*RECORDS SUPPLIED*:
====

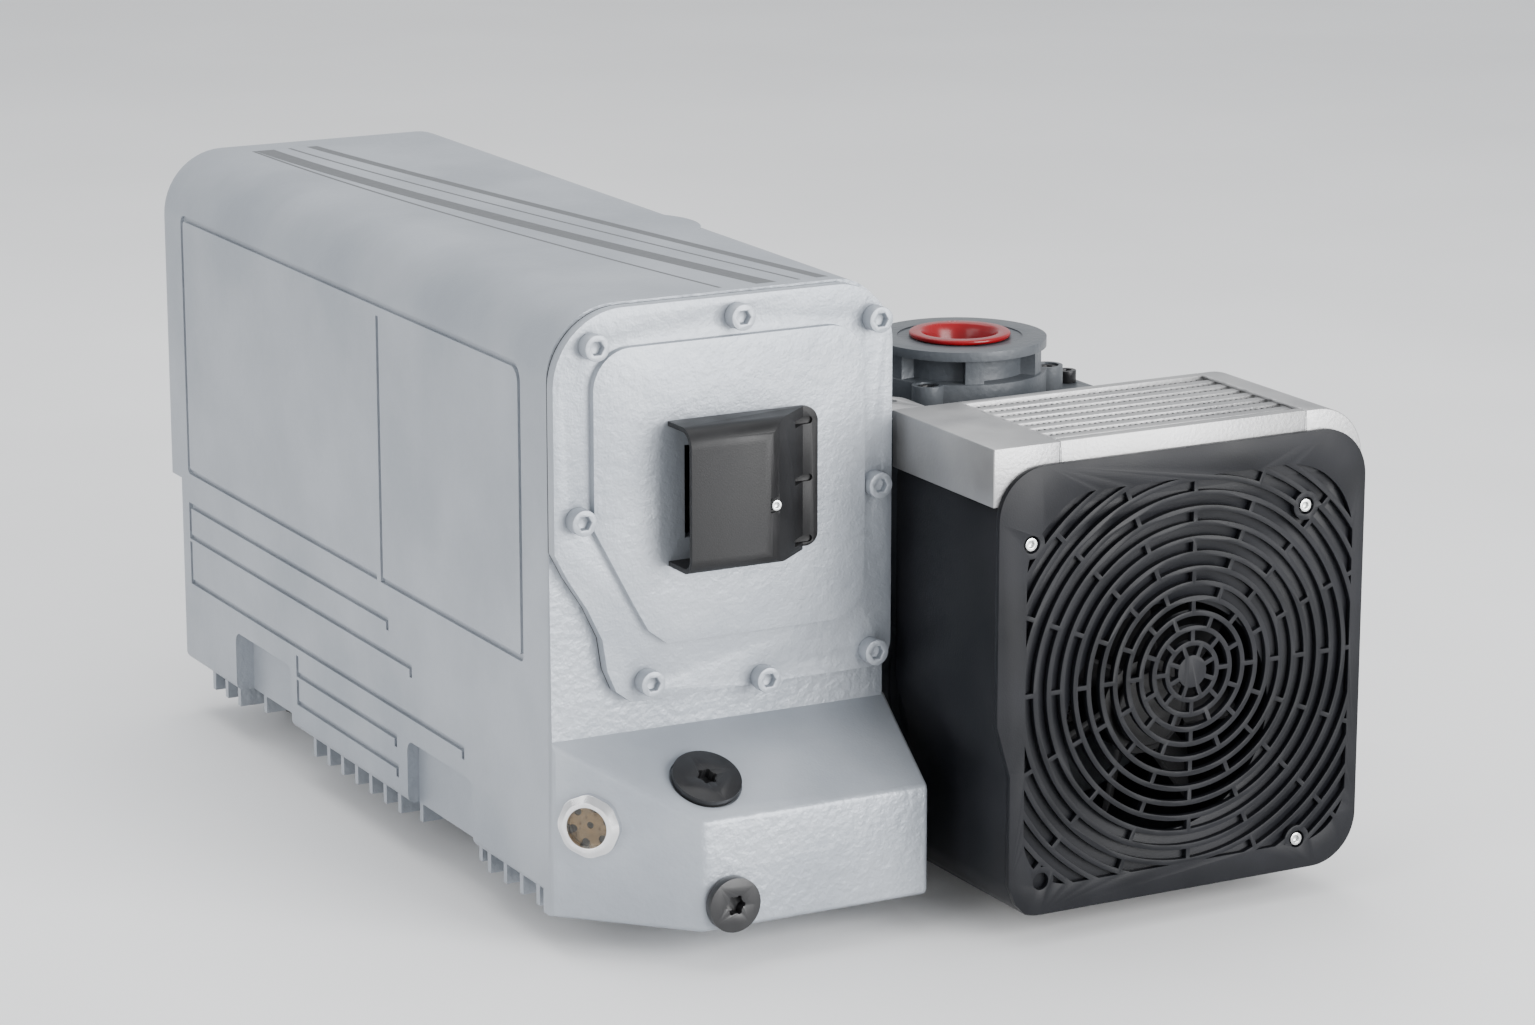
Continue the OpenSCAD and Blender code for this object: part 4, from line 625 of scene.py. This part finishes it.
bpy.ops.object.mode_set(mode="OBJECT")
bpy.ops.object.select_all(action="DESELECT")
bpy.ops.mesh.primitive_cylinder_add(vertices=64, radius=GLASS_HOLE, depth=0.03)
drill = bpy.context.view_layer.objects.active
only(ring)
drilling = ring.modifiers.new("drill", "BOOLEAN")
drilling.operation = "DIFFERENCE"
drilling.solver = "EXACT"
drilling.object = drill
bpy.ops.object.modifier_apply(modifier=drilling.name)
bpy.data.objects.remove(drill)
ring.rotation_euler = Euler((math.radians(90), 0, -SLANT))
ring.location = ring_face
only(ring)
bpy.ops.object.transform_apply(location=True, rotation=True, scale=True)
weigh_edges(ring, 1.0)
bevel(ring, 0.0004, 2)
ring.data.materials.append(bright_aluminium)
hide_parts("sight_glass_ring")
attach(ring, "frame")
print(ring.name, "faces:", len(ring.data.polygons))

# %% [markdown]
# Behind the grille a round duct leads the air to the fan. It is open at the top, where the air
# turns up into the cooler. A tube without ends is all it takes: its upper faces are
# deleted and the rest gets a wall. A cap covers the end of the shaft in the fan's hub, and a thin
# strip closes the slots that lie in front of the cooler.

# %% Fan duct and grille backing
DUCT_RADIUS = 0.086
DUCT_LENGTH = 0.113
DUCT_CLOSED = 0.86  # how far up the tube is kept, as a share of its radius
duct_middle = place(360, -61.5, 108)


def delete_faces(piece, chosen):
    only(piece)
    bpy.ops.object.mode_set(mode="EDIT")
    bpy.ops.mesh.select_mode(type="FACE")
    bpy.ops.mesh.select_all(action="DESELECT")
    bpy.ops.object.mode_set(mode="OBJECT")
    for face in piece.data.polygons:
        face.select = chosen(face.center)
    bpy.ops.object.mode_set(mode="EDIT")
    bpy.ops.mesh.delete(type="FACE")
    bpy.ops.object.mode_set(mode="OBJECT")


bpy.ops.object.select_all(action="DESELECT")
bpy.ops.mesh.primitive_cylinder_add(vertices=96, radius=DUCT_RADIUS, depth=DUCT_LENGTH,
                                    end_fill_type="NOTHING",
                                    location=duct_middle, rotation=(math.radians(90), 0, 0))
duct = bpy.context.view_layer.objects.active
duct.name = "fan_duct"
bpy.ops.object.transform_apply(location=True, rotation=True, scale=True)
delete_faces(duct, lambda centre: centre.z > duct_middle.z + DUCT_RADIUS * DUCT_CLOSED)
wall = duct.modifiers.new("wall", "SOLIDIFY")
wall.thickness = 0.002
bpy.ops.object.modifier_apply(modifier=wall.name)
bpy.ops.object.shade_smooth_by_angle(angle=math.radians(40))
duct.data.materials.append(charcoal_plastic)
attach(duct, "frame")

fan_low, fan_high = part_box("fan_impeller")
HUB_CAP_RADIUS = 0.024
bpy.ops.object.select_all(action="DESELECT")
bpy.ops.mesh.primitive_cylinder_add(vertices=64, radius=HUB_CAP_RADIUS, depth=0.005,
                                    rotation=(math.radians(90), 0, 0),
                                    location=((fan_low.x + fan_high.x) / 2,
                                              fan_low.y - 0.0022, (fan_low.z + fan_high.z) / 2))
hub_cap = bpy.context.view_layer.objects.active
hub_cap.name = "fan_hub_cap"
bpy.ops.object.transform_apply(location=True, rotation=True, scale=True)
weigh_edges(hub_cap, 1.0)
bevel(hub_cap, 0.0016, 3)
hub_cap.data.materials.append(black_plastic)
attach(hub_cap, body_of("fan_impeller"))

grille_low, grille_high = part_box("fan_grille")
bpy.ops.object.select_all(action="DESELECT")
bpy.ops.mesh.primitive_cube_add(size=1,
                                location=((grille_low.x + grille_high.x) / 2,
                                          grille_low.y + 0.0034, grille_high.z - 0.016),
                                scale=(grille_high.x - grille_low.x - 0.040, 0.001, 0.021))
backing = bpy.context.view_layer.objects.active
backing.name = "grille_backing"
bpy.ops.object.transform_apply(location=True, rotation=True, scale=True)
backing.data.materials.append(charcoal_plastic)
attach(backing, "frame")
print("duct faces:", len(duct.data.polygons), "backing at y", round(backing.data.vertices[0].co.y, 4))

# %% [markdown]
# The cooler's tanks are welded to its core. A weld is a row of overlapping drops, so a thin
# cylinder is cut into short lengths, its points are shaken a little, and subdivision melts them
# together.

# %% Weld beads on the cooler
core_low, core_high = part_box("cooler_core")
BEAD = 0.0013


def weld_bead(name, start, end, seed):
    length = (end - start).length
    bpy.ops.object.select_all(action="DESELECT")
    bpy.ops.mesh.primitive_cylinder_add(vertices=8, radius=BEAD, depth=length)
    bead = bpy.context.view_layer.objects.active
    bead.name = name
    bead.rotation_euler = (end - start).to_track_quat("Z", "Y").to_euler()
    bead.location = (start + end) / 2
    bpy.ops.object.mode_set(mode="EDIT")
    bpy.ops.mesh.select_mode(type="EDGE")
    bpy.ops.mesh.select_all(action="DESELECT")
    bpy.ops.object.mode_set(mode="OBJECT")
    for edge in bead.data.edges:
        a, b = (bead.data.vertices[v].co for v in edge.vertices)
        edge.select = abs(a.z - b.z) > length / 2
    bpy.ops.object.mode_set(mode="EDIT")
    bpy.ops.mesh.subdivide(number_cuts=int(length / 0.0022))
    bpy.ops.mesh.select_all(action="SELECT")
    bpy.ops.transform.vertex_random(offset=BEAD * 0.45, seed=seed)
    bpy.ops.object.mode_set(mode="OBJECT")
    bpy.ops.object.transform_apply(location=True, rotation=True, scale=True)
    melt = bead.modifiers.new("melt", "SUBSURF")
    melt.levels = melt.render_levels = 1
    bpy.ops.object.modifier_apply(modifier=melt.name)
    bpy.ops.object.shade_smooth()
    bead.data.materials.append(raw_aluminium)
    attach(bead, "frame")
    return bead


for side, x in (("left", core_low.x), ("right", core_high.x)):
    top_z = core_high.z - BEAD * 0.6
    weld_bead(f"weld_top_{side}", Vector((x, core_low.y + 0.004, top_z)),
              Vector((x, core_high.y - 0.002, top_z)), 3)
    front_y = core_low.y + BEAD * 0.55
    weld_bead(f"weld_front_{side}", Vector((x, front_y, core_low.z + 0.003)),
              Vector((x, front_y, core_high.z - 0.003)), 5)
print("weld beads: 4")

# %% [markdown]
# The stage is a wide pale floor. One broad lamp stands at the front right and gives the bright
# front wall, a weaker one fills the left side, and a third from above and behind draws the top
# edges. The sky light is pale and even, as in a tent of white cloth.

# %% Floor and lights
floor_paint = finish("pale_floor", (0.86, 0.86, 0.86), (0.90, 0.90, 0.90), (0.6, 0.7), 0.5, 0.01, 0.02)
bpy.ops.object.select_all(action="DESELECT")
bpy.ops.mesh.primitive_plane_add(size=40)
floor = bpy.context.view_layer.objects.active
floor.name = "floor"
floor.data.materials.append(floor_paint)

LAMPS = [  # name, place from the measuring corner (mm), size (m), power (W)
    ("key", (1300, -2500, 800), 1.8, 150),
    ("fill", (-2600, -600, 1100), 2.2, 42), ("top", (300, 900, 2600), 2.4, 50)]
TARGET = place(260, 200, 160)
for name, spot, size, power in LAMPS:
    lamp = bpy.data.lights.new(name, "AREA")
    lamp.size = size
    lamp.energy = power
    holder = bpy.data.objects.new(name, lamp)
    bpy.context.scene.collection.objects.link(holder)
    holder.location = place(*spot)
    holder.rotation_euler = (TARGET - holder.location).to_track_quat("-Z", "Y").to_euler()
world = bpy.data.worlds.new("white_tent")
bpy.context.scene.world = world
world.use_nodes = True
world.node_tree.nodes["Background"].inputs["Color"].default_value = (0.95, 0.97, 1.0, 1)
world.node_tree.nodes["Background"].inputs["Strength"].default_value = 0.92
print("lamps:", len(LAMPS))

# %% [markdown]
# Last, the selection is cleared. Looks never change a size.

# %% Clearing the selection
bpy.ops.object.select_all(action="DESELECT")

====

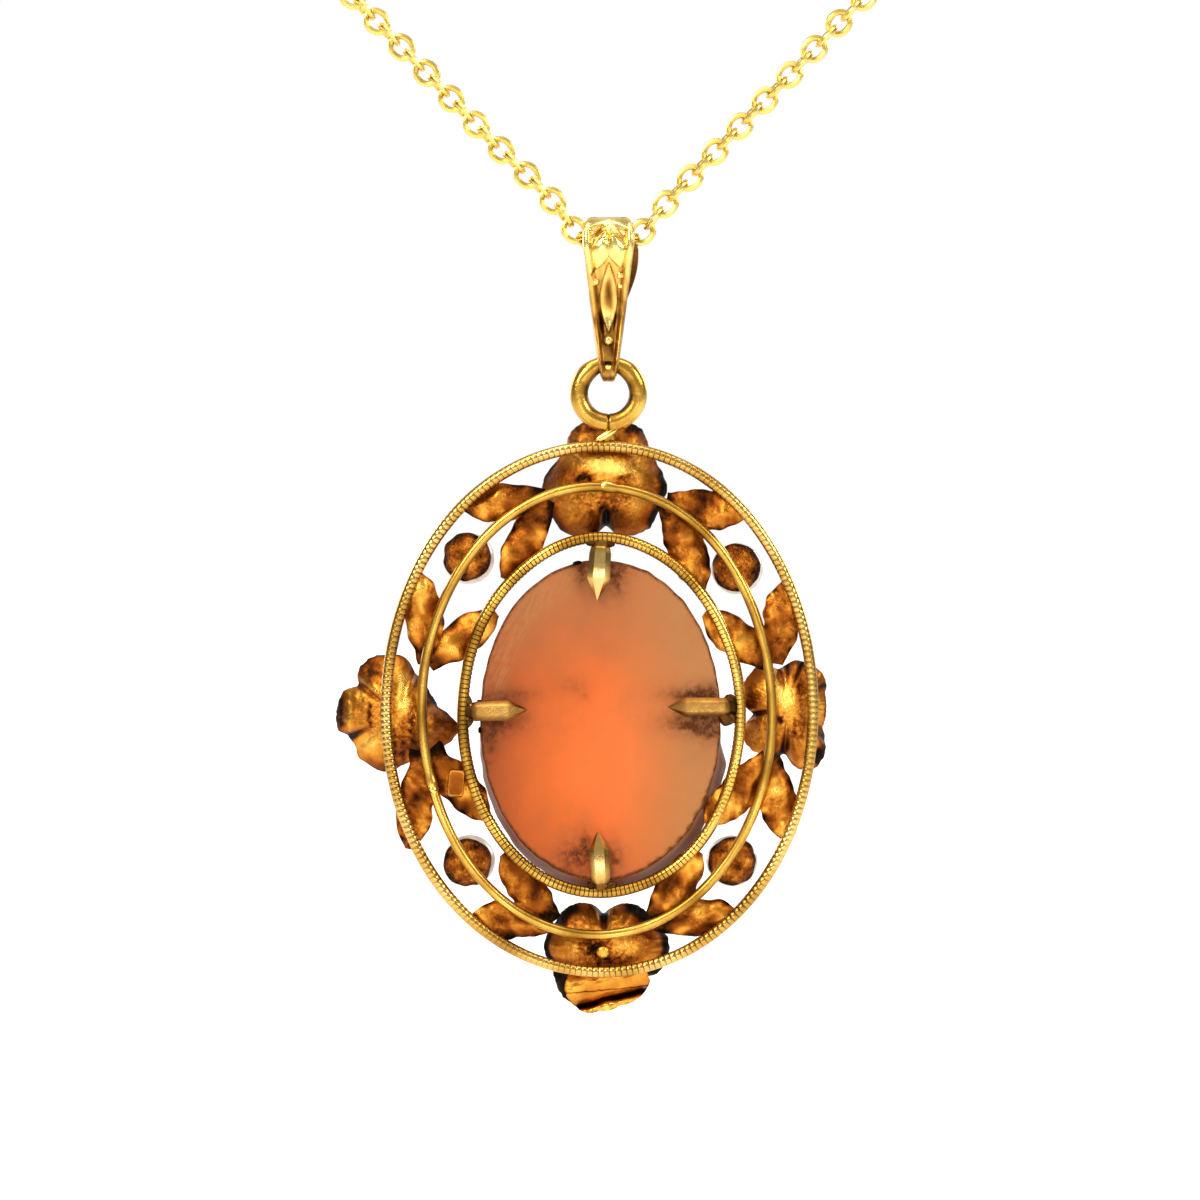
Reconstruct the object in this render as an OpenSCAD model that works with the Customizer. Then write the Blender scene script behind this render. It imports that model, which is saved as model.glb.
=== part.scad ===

====

*INSTRUCTIONS TO FOLLOW*: Using the records above, list each line that includes "OpenSCAD".

*RESPONSE TO THIS EXERCISE*:
Continue the OpenSCAD and Blender code for this object: part 4, from line 625 of scene.py. This part finishes it.
Reconstruct the object in this render as an OpenSCAD model that works with the Customizer. Then write the Blender scene script behind this render. It imports that model, which is saved as model.glb.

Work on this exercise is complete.